There is also the more recent example of Professor Eddie Holmes from the University of Sydney and 2021 Prime Minister’s Prize for Science winner collaborating with Chinese colleague Professor Yong-Zhen to publish the genome sequence of the SARS-CoV-2 virus that causes COVID-19.

Thomson said despite the heightened political rhetoric, Go8 members had continued to burrow away, focusing on the people-to-people engagement that keeps education and research relationships and partnerships alive and thriving, despite the politics bubbling away on the surface.

“With seven Go8 members ranked in the world’s top 100 universities, we are global entities, so we continued to engage with our international colleagues and friends, working on solutions to the global challenges around us.

“That is what high-quality research-intensive universities have always done throughout centuries of wars and cold wars and international disagreements and policy fracas, and human rights and rule of law debates,” she said.

“We continue. We work through. We find ways not to disadvantage the next generations of leaders and the much-needed research that is working away in the background.

“If we did not, then the world’s population would suffer greatly from lack of research impacts, in areas from life-saving medical advances to combatting climate change, and lack of quality higher education to improve their life opportunities.”

‘The best research is global’

“The best research is global.
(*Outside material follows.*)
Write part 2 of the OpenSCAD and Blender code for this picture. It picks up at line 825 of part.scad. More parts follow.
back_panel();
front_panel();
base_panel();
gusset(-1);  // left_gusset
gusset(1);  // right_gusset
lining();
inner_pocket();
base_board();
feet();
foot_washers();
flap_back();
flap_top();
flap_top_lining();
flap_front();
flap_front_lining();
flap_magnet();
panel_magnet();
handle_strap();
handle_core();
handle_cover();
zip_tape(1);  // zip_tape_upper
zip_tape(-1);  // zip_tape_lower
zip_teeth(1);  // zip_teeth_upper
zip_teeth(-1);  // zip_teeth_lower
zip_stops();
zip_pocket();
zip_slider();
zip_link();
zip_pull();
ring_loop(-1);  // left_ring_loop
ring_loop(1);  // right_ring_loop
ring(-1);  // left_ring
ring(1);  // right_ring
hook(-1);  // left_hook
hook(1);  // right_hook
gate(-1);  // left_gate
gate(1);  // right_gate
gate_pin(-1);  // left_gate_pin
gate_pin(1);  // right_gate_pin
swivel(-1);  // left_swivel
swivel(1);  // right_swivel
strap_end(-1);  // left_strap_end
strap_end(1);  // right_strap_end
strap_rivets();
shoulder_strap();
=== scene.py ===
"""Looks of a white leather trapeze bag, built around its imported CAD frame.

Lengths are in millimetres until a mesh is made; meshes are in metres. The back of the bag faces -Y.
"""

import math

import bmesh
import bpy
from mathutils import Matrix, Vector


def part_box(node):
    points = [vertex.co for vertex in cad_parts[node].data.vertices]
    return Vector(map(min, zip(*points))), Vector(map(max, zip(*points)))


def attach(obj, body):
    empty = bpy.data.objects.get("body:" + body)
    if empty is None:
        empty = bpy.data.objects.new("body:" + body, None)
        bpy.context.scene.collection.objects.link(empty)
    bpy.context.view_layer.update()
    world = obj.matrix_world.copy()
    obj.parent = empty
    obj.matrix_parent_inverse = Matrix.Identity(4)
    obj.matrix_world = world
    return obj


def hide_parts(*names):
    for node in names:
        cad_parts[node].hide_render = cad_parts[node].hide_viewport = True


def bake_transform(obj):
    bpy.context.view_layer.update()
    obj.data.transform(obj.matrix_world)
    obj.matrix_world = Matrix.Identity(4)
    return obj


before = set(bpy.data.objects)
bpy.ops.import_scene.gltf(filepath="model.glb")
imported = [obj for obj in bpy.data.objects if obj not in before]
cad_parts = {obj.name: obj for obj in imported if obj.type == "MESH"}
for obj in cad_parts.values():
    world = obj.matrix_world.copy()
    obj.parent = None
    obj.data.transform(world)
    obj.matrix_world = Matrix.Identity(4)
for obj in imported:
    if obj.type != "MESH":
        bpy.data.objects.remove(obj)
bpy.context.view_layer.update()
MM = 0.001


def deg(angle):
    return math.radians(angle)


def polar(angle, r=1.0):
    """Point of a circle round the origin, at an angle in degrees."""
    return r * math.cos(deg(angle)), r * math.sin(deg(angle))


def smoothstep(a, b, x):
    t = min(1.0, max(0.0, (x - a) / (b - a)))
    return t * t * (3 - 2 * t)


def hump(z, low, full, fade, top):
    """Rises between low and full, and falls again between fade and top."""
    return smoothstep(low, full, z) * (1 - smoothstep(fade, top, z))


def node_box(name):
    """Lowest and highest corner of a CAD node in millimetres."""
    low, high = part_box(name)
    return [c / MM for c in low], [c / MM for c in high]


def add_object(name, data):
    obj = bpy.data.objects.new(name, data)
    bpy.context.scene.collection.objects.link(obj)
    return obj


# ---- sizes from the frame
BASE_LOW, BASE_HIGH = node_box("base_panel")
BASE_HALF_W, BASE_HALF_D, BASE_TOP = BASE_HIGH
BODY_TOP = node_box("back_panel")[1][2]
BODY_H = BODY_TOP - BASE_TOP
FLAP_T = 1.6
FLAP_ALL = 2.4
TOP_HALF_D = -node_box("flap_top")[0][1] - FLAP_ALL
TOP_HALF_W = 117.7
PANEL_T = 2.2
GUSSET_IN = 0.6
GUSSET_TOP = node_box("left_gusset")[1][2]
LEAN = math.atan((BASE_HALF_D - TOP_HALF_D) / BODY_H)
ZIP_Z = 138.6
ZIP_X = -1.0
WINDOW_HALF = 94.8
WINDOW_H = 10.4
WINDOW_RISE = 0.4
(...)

A strong Go8 theme is that research is without borders and the same goes for our students,” she added.

She said the Go8 is “absolutely on board with protecting Australia’s national security” in the work undertaken by its universities.

However, the approach it champions is “building tall fences around small paddocks; a surgical, precise method, not a research or relationship wrecking ball”.
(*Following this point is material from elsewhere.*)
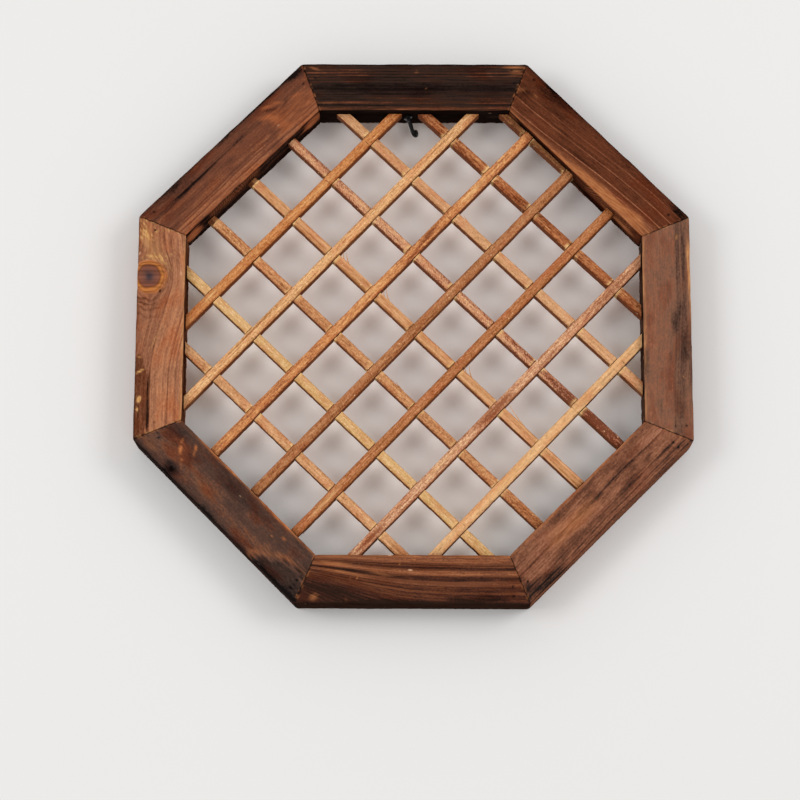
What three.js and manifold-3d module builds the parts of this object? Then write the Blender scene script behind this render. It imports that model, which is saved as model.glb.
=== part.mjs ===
// An octagonal lattice panel to hang on a wall, in the manner of a window grille.
// Eight mitred boards frame an open lattice of thin slats, half lapped where they cross.
// Millimetres. +X is right, +Z is up, and the panel faces -Y with its flat back at y = 0.
// The origin is the middle of the top board's back face, where the panel meets the wall.

import * as THREE from 'three';
import { mergeVertices } from 'three/addons/utils/BufferGeometryUtils.js';
import Module from 'manifold-3d';

const wasm = await Module();
wasm.setup();

// Frame
const acrossFlats = 335;
const boardDepth = 25;
const boardWidth = 29.4;
const topBoardExtraWidth = 1;
const boardEase = 0.5;
const mitreGap = 0.4;

// Lattice. The spaces divide half of the opening evenly, so one slat more would lie against a board.
const spacesPerHalf = 4;
const slatWidth = 6;
const slatThickness = 8;
const slatEase = 0.4;
const slatInset = 5.5;
const backSlatDrop = 0.5;
const frontSlatShift = -0.7;
const latticeTurn = 1.4;
const lapClearance = 0.3;
const seatClearance = 0.3;

// Cup hook under the top board
const hookWire = 2.1;
const hookStem = 9.3;
const hookBendRadius = 2.2;
const hookTip = 1.8;
const hookShank = 9;
const hookFlange = 5.4;
const hookFlangeThickness = 0.9;
const hookFromFront = 9.5;
const hookFromBay = -1.2;
const hookLean = 17;
const hookTurn = 60;
const hookClearance = 0.3;

const boardNames = ['top', 'upper_right', 'right', 'lower_right', 'bottom', 'lower_left', 'left', 'upper_left'];
const woodLook = { roughness: 0.75, metalness: 0 };
const steelLook = { color: 0x1c1b1c, roughness: 0.45, metalness: 0.8 };
const boardColors = [0x2c1a12, 0x5d3420, 0x6d4630, 0x5f4130, 0x5c3219, 0x4a2b1c, 0x70462c, 0x49281a];
const frontSlatColors = [0xa9672f, 0xc79456, 0xb8824a, 0x96683f, 0x9a6a42, 0xb08262, 0xcfa05c];
const backSlatColors = [0xb58653, 0x8d5a30, 0xbb8a58, 0x99694a, 0xc09058, 0xb58554, 0xcc9f5a, 0xb88a57];

// Facets
const hookSides = 12;
const hookSteps = 30;
const bendSteps = 14;
const flangeSides = 24;
const weldDistance = 1e-4;

const sides = boardNames.length;
const sideTurn = 2 * Math.PI / sides;
const outerReach = acrossFlats / 2;
const widths = boardNames.map((name) => (name === 'top' ? boardWidth + topBoardExtraWidth : boardWidth));
const innerReaches = widths.map((width) => outerReach - width);
const slatPitch = (outerReach - boardWidth) / spacesPerHalf;
const frontAngle = Math.PI / 4 + THREE.MathUtils.degToRad(latticeTurn);
const backAngle = frontAngle - Math.PI / 2;

// Solids

function toSolid(geometry) {
  const bare = geometry.clone().deleteAttribute('normal').deleteAttribute('uv');
  const merged = mergeVertices(bare, weldDistance);
  const vertProperties = Float32Array.from(merged.attributes.position.array);
  const triVerts = Uint32Array.from(merged.index.array);
  return new wasm.Manifold(new wasm.Mesh({ numProp: 3, vertProperties, triVerts }));
}

function toGeometry(solid) {
  const { vertProperties, triVerts } = solid.getMesh();
  const geometry = new THREE.BufferGeometry();
  geometry.setAttribute('position', new THREE.BufferAttribute(Float32Array.from(vertProperties), 3));
  geometry.setIndex(Array.from(triVerts));
  geometry.computeVertexNormals();
  return geometry;
}

function polygon(points) {
  return new THREE.Shape(points.map(([x, y]) => new THREE.Vector2(x, y)));
}

function mesh(name, geometry, look) {
  const piece = new THREE.Mesh(geometry, new THREE.MeshStandardMaterial(look));
  piece.name = name;
  return piece;
}

// Frame boards. In a board's own place it lies along X, and Z points out from the panel's centre.

function neighbour(side, step) {
  return (side + step + sides) % sides;
}

// How far along a line at one reach the neighbour's line at its own reach crosses it.
function crossing(reach, neighbourReach) {
  return (neighbourReach - reach * Math.cos(sideTurn)) / Math.sin(sideTurn);
}

function boardEnd(side, step) {
  const inner = innerReaches[side];
  const innerX = crossing(inner, innerReaches[neighbour(side, step)]);
  const outerX = crossing(outerReach, outerReach);
  const setBack = mitreGap / 2 * Math.hypot(outerX - innerX, outerReach - inner) / (outerReach - inner);
  return { inner: innerX - setBack, outer: outerX - setBack };
}

function boardGeometry(side) {
  const right = boardEnd(side, 1);
  const left = boardEnd(side, -1);
  const outline = polygon([
    [-left.inner, innerReaches[side]],
    [right.inner, innerReaches[side]],
    [right.outer, outerReach],
    [-left.outer, outerReach],
  ]);
  const geometry = new THREE.ExtrudeGeometry(outline, {
    depth: boardDepth - 2 * boardEase,
    bevelSize: boardEase,
    bevelThickness: boardEase,
    bevelOffset: -boardEase,
    bevelSegments: 1,
  });
  return geometry.translate(0, 0, boardEase).rotateX(Math.PI / 2);
}

function frameBoard(side) {
  const geometry = side === 0 ? boredTopBoard() : boardGeometry(side);
  const board = mesh(`board_${boardNames[side]}`, geometry, { color: boardColors[side], ...woodLook });
  board.rotation.y = side * sideTurn;
  return board;
}

// Lattice. Each family of slats lies along X in its own turned group, stacked along Z.

function slatRow(prefix, firstStep, shift, colors) {
  const row = [];
  for (let step = firstStep; step > -spacesPerHalf; step -= 1) {
    row.push({
      name: `${prefix}_${row.length + 1}`,
      offset: step * slatPitch + shift,
      end: Infinity,
      color: colors[row.length % colors.length],
    });
  }
  return row;
}

const frontSlats = slatRow('slat_front', spacesPerHalf - 1, frontSlatShift, frontSlatColors);
const backSlats = slatRow('slat_back', spacesPerHalf, 0, backSlatColors);

// The first back slat lies against a board, which trims it, and stops under the middle front slat.
const middleFrontSlat = frontSlats[spacesPerHalf - 1];
backSlats[0].end = slatWidth / 2 - middleFrontSlat.offset;

const frontFace = slatInset - boardDepth;
const backFace = frontFace + backSlatDrop;
const lapPlane = (frontFace + backFace + slatThickness) / 2;

function slatBlank(face) {
  const half = slatWidth / 2;
  const rear = face + slatThickness;
  const section = polygon([
    [face + slatEase, -half], [rear - slatEase, -half], [rear, -half + slatEase], [rear, half - slatEase],
    [rear - slatEase, half], [face + slatEase, half], [face, half - slatEase], [face, -half + slatEase],
  ]);
  const turnToX = new THREE.Matrix4().makeBasis(
    new THREE.Vector3(0, 1, 0), new THREE.Vector3(0, 0, 1), new THREE.Vector3(1, 0, 0));
  const geometry = new THREE.ExtrudeGeometry(section, { depth: acrossFlats, bevelEnabled: false });
  return geometry.translate(0, 0, -outerReach).applyMatrix4(turnToX);
}

// The frame's opening, less the clearance at the slats' ends, as a prism through the panel.
function openingPrism() {
  const corners = innerReaches.map((reach, side) => {
    const next = innerReaches[neighbour(side, 1)] - seatClearance;
    const corner = new THREE.Vector2(crossing(reach - seatClearance, next), reach - seatClearance);
    return corner.rotateAround(new THREE.Vector2(), -side * sideTurn);
  });
  const geometry = new THREE.ExtrudeGeometry(new THREE.Shape(corners), { depth: boardDepth, bevelEnabled: false });
  return geometry.rotateX(Math.PI / 2);
}

// A block across a slat, past both of its sides, between two places along it and two depths.
function block(fromX, toX, fromY, toY) {
  const geometry = new THREE.BoxGeometry(toX - fromX, toY - fromY, 2 * slatWidth);
  return toSolid(geometry.translate((fromX + toX) / 2, (fromY + toY) / 2, 0));
}

// A front slat loses its rear half where a back slat crosses, and a back slat its front half.
function lapCut(place, isFront) {
  const half = slatWidth / 2 + lapClearance;
  const past = frontFace - slatThickness;
  const behind = backFace + 2 * slatThickness;
  return isFront
    ? block(place - half, place + half, lapPlane - lapClearance / 2, behind)
    : block(place - half, place + half, past, lapPlane + lapClearance / 2);
}

function latticeFamily(slats, others, angle, isFront) {
  const family = new THREE.Group();
  family.rotation.y = -angle;
  family.updateMatrix();
  const face = isFront ? frontFace : backFace;
  const handed = isFront ? 1 : -1;
  for (const slat of slats) {
    const toSlat = new THREE.Matrix4().makeTranslation(0, 0, -slat.offset)
      .multiply(family.matrix.clone().invert());
    let solid = toSolid(slatBlank(face)).intersect(toSolid(openingPrism().applyMatrix4(toSlat)));
    if (slat.end < Infinity) {
      solid = solid.subtract(block(slat.end, slat.end + acrossFlats, face - slatThickness, slatThickness));
    }
    for (const other of others) {
      const place = handed * other.offset;
      const otherPlace = -handed * slat.offset;
      if (place < slat.end && otherPlace < other.end) {
        solid = solid.subtract(lapCut(place, isFront));
      }
    }
    const piece = mesh(slat.name, toGeometry(solid), { color: slat.color, ...woodLook });
    piece.position.z = slat.offset;
    family.add(piece);
  }
  return family;
}

// Cup hook. In its own place the screw points up Z, and the flange's middle is at the origin.

const leanAngle = THREE.MathUtils.degToRad(hookLean);
const hookDrop = hookFlange / 2 * Math.sin(leanAngle) + hookFlangeThickness / 2 * Math.cos(leanAngle)
  + hookClearance;

function rod(path, diameter, steps) {
  const ring = new THREE.Shape();
  ring.absarc(0, 0, diameter / 2, 0, 2 * Math.PI);
  const curveSegments = hookSides / 2;
  return toSolid(new THREE.ExtrudeGeometry(ring, { extrudePath: path, steps, curveSegments }));
}

function hookGeometry() {
  const bend = [];
  for (let i = 0; i <= bendSteps; i += 1) {
    const angle = Math.PI * (1 + i / bendSteps);
    const x = hookBendRadius * (1 + Math.cos(angle));
    bend.push(new THREE.Vector3(x, 0, -hookStem + hookBendRadius * Math.sin(angle)));
  }
  const tip = bend[bendSteps].clone().add(new THREE.Vector3(0, 0, hookTip));
  const shankEnd = new THREE.Vector3(0, 0, hookShank);
  const path = new THREE.CatmullRomCurve3([shankEnd, new THREE.Vector3(), ...bend, tip]);
  const flange = new THREE.CylinderGeometry(hookFlange / 2, hookFlange / 2, hookFlangeThickness, flangeSides);
  return toGeometry(rod(path, hookWire, hookSteps).add(toSolid(flange.rotateX(Math.PI / 2))));
}

// Where a slat's middle line crosses the top board's inner face.
function topPlace(slat, angle) {
  return (innerReaches[0] * Math.cos(angle) - slat.offset) / Math.sin(angle);
}

// The hook hangs in the bay between the first front slat and the second back slat.
function placeHook(object) {
  const bay = (topPlace(frontSlats[0], frontAngle) + topPlace(backSlats[1], backAngle)) / 2;
  object.rotation.set(0, -leanAngle, THREE.MathUtils.degToRad(hookTurn), 'YXZ');
  object.position.set(bay + hookFromBay, hookFromFront - boardDepth, innerReaches[0] - hookDrop);
  object.updateMatrix();
  return object;
}

// The top board, with a leaning hole for the hook's screw.
function boredTopBoard() {
  const reach = hookShank + hookClearance;
  const radius = hookWire / 2 + hookClearance;
  const drill = new THREE.CylinderGeometry(radius, radius, 2 * reach, hookSides).rotateX(Math.PI / 2);
  const place = placeHook(new THREE.Object3D());
  return toGeometry(toSolid(boardGeometry(0)).subtract(toSolid(drill.applyMatrix4(place.matrix))));
}

// Assembly

const panel = new THREE.Group();
panel.position.z = -(outerReach + innerReaches[0]) / 2;
for (let side = 0; side < sides; side += 1) {
  panel.add(frameBoard(side));
}
panel.add(latticeFamily(frontSlats, backSlats, frontAngle, true));
panel.add(latticeFamily(backSlats, frontSlats, backAngle, false));
panel.add(placeHook(mesh('hanging_hook', hookGeometry(), steelLook)));

const grille = new THREE.Group();
grille.add(panel);

export default grille;
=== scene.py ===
import math

import bpy
import numpy as np
from mathutils import Matrix, Vector


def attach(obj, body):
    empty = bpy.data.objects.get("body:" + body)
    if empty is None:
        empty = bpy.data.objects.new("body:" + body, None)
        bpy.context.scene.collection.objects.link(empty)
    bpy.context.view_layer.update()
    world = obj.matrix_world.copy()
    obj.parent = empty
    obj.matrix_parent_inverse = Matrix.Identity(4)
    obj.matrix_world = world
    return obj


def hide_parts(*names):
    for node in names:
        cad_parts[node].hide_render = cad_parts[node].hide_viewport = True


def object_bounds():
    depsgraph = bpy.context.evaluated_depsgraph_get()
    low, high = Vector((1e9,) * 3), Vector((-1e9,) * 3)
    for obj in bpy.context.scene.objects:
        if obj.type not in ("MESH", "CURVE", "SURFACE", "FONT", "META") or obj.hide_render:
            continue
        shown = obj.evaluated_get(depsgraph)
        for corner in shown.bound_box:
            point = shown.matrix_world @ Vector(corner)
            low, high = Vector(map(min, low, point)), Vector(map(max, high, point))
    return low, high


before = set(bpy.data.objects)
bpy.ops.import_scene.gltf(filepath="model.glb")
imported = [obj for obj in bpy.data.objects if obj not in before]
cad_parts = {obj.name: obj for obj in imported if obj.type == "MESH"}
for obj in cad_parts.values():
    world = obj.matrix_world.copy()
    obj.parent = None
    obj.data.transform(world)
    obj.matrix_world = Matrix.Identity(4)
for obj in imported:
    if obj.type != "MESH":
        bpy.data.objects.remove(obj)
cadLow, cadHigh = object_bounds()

# Octagonal window grille: eight charred softwood boards round a lattice of half-lapped slats.
# Meshes are worked out in millimetres in each piece's own axes: X along it, Z across it, Y its depth.
perMetre = 1000
millimetre = 1 / perMetre

# Places that come from the frame, in millimetres
panelMiddle = (cadLow + cadHigh) / 2 * perMetre
outerReach = (cadHigh.x - cadLow.x) / 2 * perMetre
boardDepth = (cadHigh.y - cadLow.y) * perMetre
centre = Vector((panelMiddle.x, 0, panelMiddle.z))
boardOrder = ["board_top", "board_upper_right", "board_right", "board_lower_right",
              "board_bottom", "board_lower_left", "board_left", "board_upper_left"]
eighthTurn = math.radians(45)


# Small tools

def linear(hexColour):  # an sRGB hex value as the linear colour that the shaders want
    parts = [int(hexColour[i:i + 2], 16) / 255 for i in (1, 3, 5)]
    return tuple(c / 12.92 if c <= 0.04045 else ((c + 0.055) / 1.055) ** 2.4 for c in parts) + (1,)


def smoothStep(low, high, value):
    t = np.clip((value - low) / (high - low), 0, 1)
    return t * t * (3 - 2 * t)


def fade(distance, reach):  # 1 up to a distance of 0, then dying away
    return np.exp(-np.maximum(distance, 0) / reach)


def bell(distance, halfWidth):  # 1 on a line, falling off to both sides of it
    return np.exp(-(distance / halfWidth) ** 2)


def softNoise(seed, x, y):
    # A smooth random field from -1 to 1, with about one bump to a unit. Each use adds a number of its own
    # to the piece's seed, so that no two fields are alike.
    cells = 97
    table = np.random.default_rng(seed).uniform(-1, 1, (cells, cells))
    x, y = np.broadcast_arrays(np.asarray(x, float), np.asarray(y, float))
    column, row = np.floor(x).astype(int), np.floor(y).astype(int)
    u, v = smoothStep(0, 1, x - column), smoothStep(0, 1, y - row)
    left, right = column % cells, (column + 1) % cells
    low, high = row % cells, (row + 1) % cells
    lower = table[left, low] * (1 - u) + table[right, low] * u
    upper = table[left, high] * (1 - u) + table[right, high] * u
    return lower * (1 - v) + upper * v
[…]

She said the Go8, which accounts for 71% of enrolments from Chinese university students – never lost its strong connection with “our valued students and postgrads from mainland China” and has bucked the national trend by increasing enrolments by 7%.

“This suggests that Chinese students remained attracted to studying at our high-quality, research-intensive universities, despite the challenges posed by closed borders,” Thomson said, and this is even with the majority of them remaining at home in China studying online with the border restrictions imposed during the pandemic.
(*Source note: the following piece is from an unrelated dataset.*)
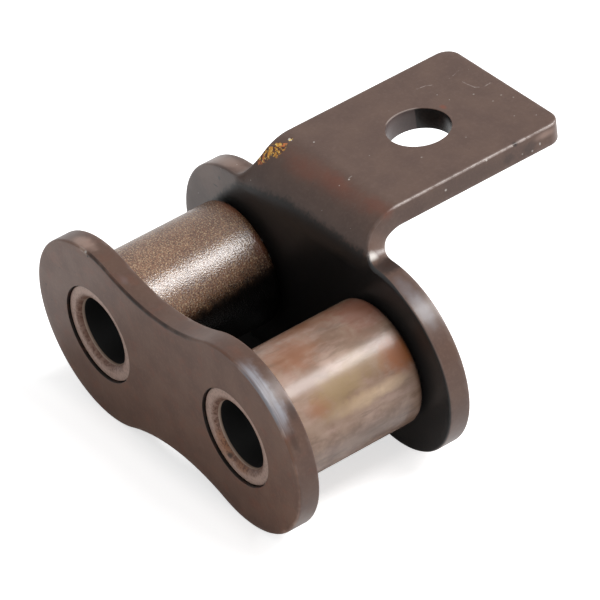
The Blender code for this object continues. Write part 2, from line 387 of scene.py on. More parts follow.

Some did manage to return in the window when Australia’s borders re-opened and before the Omicron wave again shut China’s – almost 40% of Go8 students from China were onshore in early 2020.

“Sadly, the majority remain offshore for the time being, and we very much thank China’s Ministry of Education for changing policy temporarily to allow extended international online learning to count towards a degree. This was not the case pre-COVID.”

“Now we potentially have students into a third year online with us, by necessity not choice,” Thomson said.

She called on Australia’s new government to refresh its views and “admit the high value we receive, and I don’t mean just dollars, from our students from mainland China”.

“And refresh doesn’t mean – as was the policy of the former government – taking fewer students from China and diversifying more into other nations.”

She said the Go8 educates 160,000 students from over 160 countries and is working hard to recruit more students from the ASEAN (Association of Southeast Asian nations) region – and she noted the importance of building closer ties with Australia’s neighbours and providing the education needed to support prosperity in the region.

Monash University, for example, has just opened a campus in Indonesia.

But she said that refresh to the Go8 means “saying welcome back on shore to as many of our Chinese students as possible, while of course saying a massive thank you to them for hanging in there with us”.